There is a distinct difference between the generally accepted form of couch or sofa and the settee of Chippendale's day. Such settees which closely resemble an adaptation of two single chairs, are commonly called "love -seats" or "Darby and Joan" seats. They are sometimes known as bar-backed sofas, the French term confidente being applied to the smaller love - seats. Although the settee back was usually formed of two or more chair back designs it was not always so, for in those in which there was room for three or more persons the centre was frequently different, or an adaptation of a style of ornament of the so-called " chairs." The backs of the settees gradually assumed an individual style, and were eventually quite separated from the chair.
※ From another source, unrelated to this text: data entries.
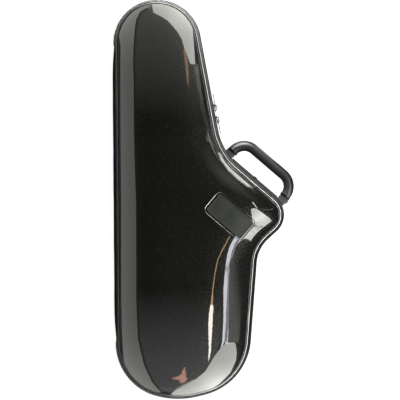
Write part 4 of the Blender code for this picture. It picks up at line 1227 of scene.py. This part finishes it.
def build_loops():
    """Webbing folded round each pin and drawn into the grip's end."""
    case = settings()
    rim, sizes = Rim(case.shell), case.handle
    matrix = handle_matrix(rim)
    webbing = finish("ribbed webbing")
    reach = sizes.reach - sizes.corner - BEND_SETBACK - MOUTH_STRAIGHT - MOUTH_GAP
    inner, outer = sizes.loop_width / 2 - 0.0016, sizes.loop_width / 2 + 0.0016
    side_line = [(y, -LOOP_HALF_THICK) for y in np.linspace(reach, FOLD_RADIUS, 7)]
    side_line += [
        (FOLD_RADIUS * math.cos(a) * 0.98, FOLD_RADIUS * math.sin(a))
        for a in np.linspace(-math.pi / 2 - 0.25, -3 * math.pi / 2 + 0.25, 15)
    ]
    side_line += [(y, LOOP_HALF_THICK) for y in np.linspace(FOLD_RADIUS, reach, 7)]
    outline = thickened(side_line, WEBBING_THICKNESS)
    section = rounded_rectangle(inner - 0.0006, 0.0031, 0.001, 3, 3)
    for name, way in (("upper", -1), ("lower", 1)):
        rows = []
        for share in np.linspace(-1, 1, 13):
            across = []
            for y, z in outline:
                widen = np.clip((y + 0.001) / 0.006, 0, 1)
                full = inner if share < 0 else outer - 0.0018 * (max(y, 0) / reach) ** 2
                half = PIN_HALF_WIDTH + (full - PIN_HALF_WIDTH) * widen
                edge = 1 - 0.10 * abs(share) ** 8
                across.append((way * (sizes.half_span + share * half), y, z * edge))
            rows.append(across)
        loop = lofted(f"loop_webbing_{name}", placed_rows(matrix, rows), webbing, sharp=45)
        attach(loop, "handle")
        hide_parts(f"handle_loop_{name}")
        rows = [
            [(way * sizes.half_span + x, y, z) for x, z in section] for y in np.linspace(0.0046, reach, 5)
        ]
        core = lofted(f"loop_core_{name}", placed_rows(matrix, rows), webbing, sharp=45)
        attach(core, "handle")


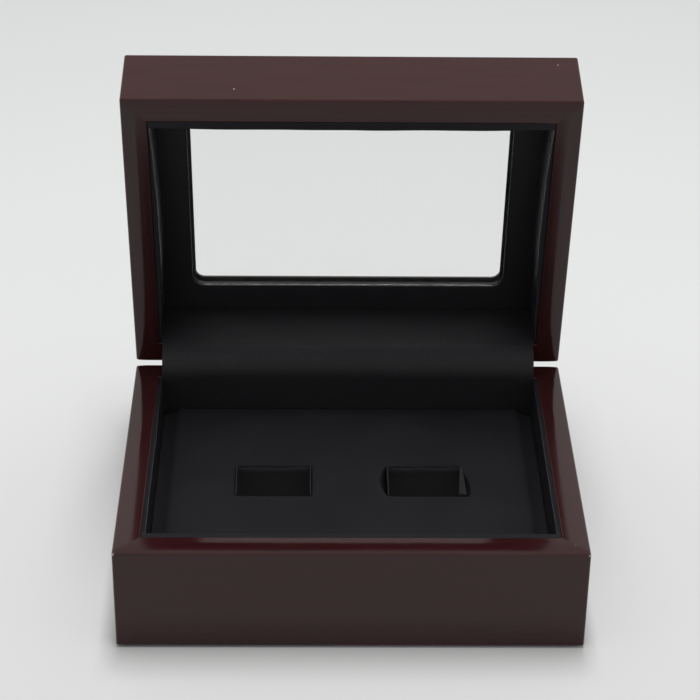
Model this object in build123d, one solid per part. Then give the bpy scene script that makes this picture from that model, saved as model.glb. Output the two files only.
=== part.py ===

The chief decoration of such settees lies in the back, but many of the seat rails are extremely ornamental, the later ones showing an adaptation of dragoon edges.
The dining tables of Chippendale's day consisted of two centre pieces with wide flaps on either side, and two semi-circular end pieces, all four being joined by small brass clips. The two larger pieces stood on four cabriole legs, and two semicircular pieces on two legs. It was these latter portions which formed useful side-tables when not in actual use as dining - tables. When Chippendale's Chinese style was applied to table fronts, rails, and legs, the oblong tables assumed a more distinctive character. Many of the examples met with are veritable side-tables which had been made for wall recesses, and are more correctly described as sideboards. Many of the side-tables were made to carry marble tops.
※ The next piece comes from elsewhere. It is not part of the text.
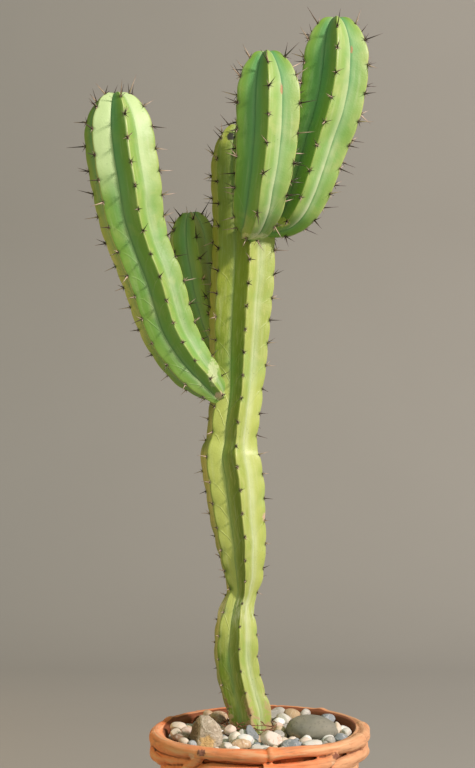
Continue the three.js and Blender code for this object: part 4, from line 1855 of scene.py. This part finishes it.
@dataclass
class Stones:
    """The gravel in the pot: fill, small pebbles, and the stones that can be told apart.

    The trunk and the places kept low are circles in plan, and the bed is its radius, underside
    and top. Waves and chips are heights with lengths. The shares are those of the small pebbles.
    """

    named: dict[str, Pebble]
    loose: list[Pebble]
    reach: float = 119.0
    wall: float = 126.0
    trunk: Triple = (-12.5, 14.0, 29.0)
    kept_low: tuple[Triple, ...] = ((-70, -58, 25), (-68, -86, 19))
    shrunk: float = 0.62
    lowered: float = 6.0
    bed: Triple = (126.5, 246.0, 256.5)
    bed_waves: Keys = ((1.6, 9), (1.2, 3.5))
    broken: tuple[tuple[str, Stone], ...] = (
        ("rock_angular", Stone.ROCK), ("slate_wedge", Stone.SLATE))
    chips: Keys = ((0.8, 11), (0.55, 3.4))
    chipped_edge: float = 1.1
    longest_edge: float = 1.9
    large: Grade = Grade((7.5, 10.5), (260, 264), 0.72)
    small: Grade = Grade((4.2, 7.5), (258, 263.5), 0.62)
    large_share: float = 0.25
    tries: int = 5200
    seed: int = 23
    shares: tuple[tuple[Stone, int], ...] = (
        (Stone.WHITE, 22), (Stone.CREAM, 16), (Stone.PINK, 12), (Stone.GREY, 17),
        (Stone.BLUE_GREY, 13), (Stone.TAN, 13), (Stone.BROWN, 7),
    )

    def build(self) -> list[Object]:
        """Builds all the stones.

        Returns:
            The pieces.
        """
        materials = {kind: kind.value.material() for kind in Stone}
        pieces = [self.fill()]
        single = [(name, pebble.kind, self.smooth_stone(pebble))
                  for name, pebble in self.named.items()]
        single += [(name, kind, self.broken_stone(name)) for name, kind in self.broken]
        for name, kind, form in single:
            like = Stone.TAN if kind is Stone.SPECKLED else kind
            slot = f"stone_{like.name.lower()}"
            pieces.append(settle(form, name + "_stone", materials[kind], slot, name))
        scattered = [*self.loose, *self.scatter()]
        for kind in Stone:
            group = [pebble for pebble in scattered if pebble.kind is kind]
            if group:
                form = joined([self.smooth_stone(pebble, i) for i, pebble in enumerate(group)])
                name = f"gravel_{kind.name.lower()}"
                pieces.append(settle(form, name, materials[kind], "gravel", "gravel_bed"))
        return pieces

    def fill(self) -> Object:
        """Builds the grit between the pebbles as a thick disc with a bumpy top.

        Returns:
            The piece.
        """
        rows, columns = 46, 120
        radius, low, high = self.bed

        def place(column: int, row: int) -> Vector:
            """A point of the disc: its top from the middle out, then its side and underside.

            Args:
                column: The column round it.
                row: The row from its top's middle.

            Returns:
                The point, in metres.
            """
            if row == rows:
                return Vector((0, 0, low)) * MM
            reach = radius * min(1.0, row / (rows - 3))
            top = bearing_point(360 * column / columns, reach, 0)
            height = high + uneven(top, *self.bed_waves) - self.drop(top)
            return Vector((top.x, top.y, low if row == rows - 1 else height)) * MM

        form = wrapped_grid(columns, rows, place)
        grit = EarthFinish("grit", (0.10, 0.07, 0.05), (0.36, 0.29, 0.21), 240.0)
        return settle(form, "gravel_fill", grit.material(), "gravel", "gravel_bed")

    @staticmethod
    def drop(at: Vector) -> float:
        """How much lower the gravel lies near the wall at the sides and back."""
        back = max(0.0, min(1.0, (at.y + 40) / 80))
        return 7 * back * max(0.0, min(1.0, (math.hypot(at.x, at.y) - 86) / 34))

    def smooth_stone(self, pebble: Pebble, order: int = 0) -> BMesh:
        """A water-worn stone with soft flats, fine where it is one that can be told apart.

        Args:
            pebble: Its place, size and kind.
            order: Its place among its kind, which sets its tone.

        Returns:
            The mesh.
        """
        form = toned_form()
        level = 2
        if pebble in self.loose or pebble in self.named.values():
            level = 5 if pebble.half[0] > 20 else 4
        bmesh.ops.create_icosphere(form, subdivisions=level, radius=1)
        matrix = pebble.matrix()
        off = Vector(pebble.at)
        draw = random.Random(round(sum(pebble.at) * 10))
        flats = []
        for _ in range(0 if level == 5 else draw.choice((3, 4, 5, 6))):
            way = Vector((draw.gauss(0, 1), draw.gauss(0, 1), draw.gauss(0, 0.8))).normalized()
            flats.append((way, draw.uniform(0.66, 0.9)))
        for vert in form.verts:
            way = vert.co * (1 + 0.07 * noise.noise(vert.co * 1.3 + off)
                             + 0.03 * noise.noise(vert.co * 3.1 + off))
            for facing, far in flats:
                way -= facing * max(0.0, way.dot(facing) - far) * 0.85
            vert.co = matrix @ way
        set_tone(form, form.verts, 0.4 if level == 5 else (order * 0.618) % 1.0)
        return form

    def broken_stone(self, node: str) -> BMesh:
        """A rough, angular stone from a copy of its solid.

        Args:
            node: The CAD node.

        Returns:
            The mesh.
        """
        form = toned_form()
        form.from_mesh(bpy.data.objects[node].data)
        bmesh.ops.remove_doubles(form, verts=form.verts, dist=1e-5)
        bmesh.ops.dissolve_limit(form, angle_limit=math.radians(4), verts=form.verts,
                                 edges=form.edges)
        bmesh.ops.bevel(form, geom=form.edges, offset=self.chipped_edge * MM, affect="EDGES",
                        segments=1, profile=0.5, material=-1)
        bmesh.ops.triangulate(form, faces=form.faces)
        for _ in range(5):
            long = [edge for edge in form.edges if edge.calc_length() > self.longest_edge * MM]
            if not long:
                break
            bmesh.ops.subdivide_edges(form, edges=long, cuts=1)
            bmesh.ops.triangulate(form, faces=form.faces)
        form.normal_update()
        for vert in form.verts:
            at = vert.co / MM
            chip = uneven(at, *self.chips) - 0.8 * abs(noise.noise(at / 5.2 + Vector((7, 3, 1))))
            vert.co += vert.normal * chip * MM
        set_tone(form, form.verts, 0.4)
        return form

    def scatter(self) -> list[Pebble]:
        """Spreads small pebbles over the fill, clear of the trunk and mostly of the large stones.

        Returns:
            The pebbles.
        """
        draw = random.Random(self.seed)
        kinds = [kind for kind, share in self.shares for _ in range(share)]
        placed: list[Pebble] = []
        fixed = [*self.named.values(), *self.loose]
        x0, y0, trunk_radius = self.trunk
        for attempt in range(self.tries):
            grade = self.large if attempt < self.tries * self.large_share else self.small
            size = draw.uniform(*grade.radius)
            bearing, reach = draw.uniform(0, 360), self.reach * math.sqrt(draw.random())
            reach = min(reach, self.wall - size)
            at = bearing_point(bearing, reach, 0)
            kind, turn, tilt = draw.choice(kinds), draw.uniform(0, 180), draw.uniform(-22, 22)
            wide, flat = draw.uniform(0.75, 1), draw.uniform(0.55, 0.85)
            level = draw.uniform(*grade.level) - self.drop(at)
            if math.hypot(at.x - x0, at.y - y0) < trunk_radius + size * 0.4:
                continue
            if any(stone.covers(at.x, at.y, size * 0.25) for stone in fixed):
                continue
            if any(math.hypot(at.x - x, at.y - y) < far for x, y, far in self.kept_low):
                size, level = size * self.shrunk, level - self.lowered
            if any(math.hypot(at.x - other.at[0], at.y - other.at[1])
                   < grade.close * (size + other.half[0]) for other in placed):
                continue
            half = (size, size * wide, size * flat)
            placed.append(Pebble((at.x, at.y, level), half, kind, turn, tilt))
        return placed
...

Reference has already been made to card-tables, of which there are so many beautiful examples of Chippendale designs extant. Many of the tables of this period are distinguishable by the sunk places for candlesticks used on the tables before the tall candle-stands were introduced. In addition to those circular cavities, two hollows are frequently seen, one on either side of the table. In some instances these scooped-out spaces were inlaid and polished, at others Iined with cloth. They were, of course, receptacles for the guineas which changed hands at the tables.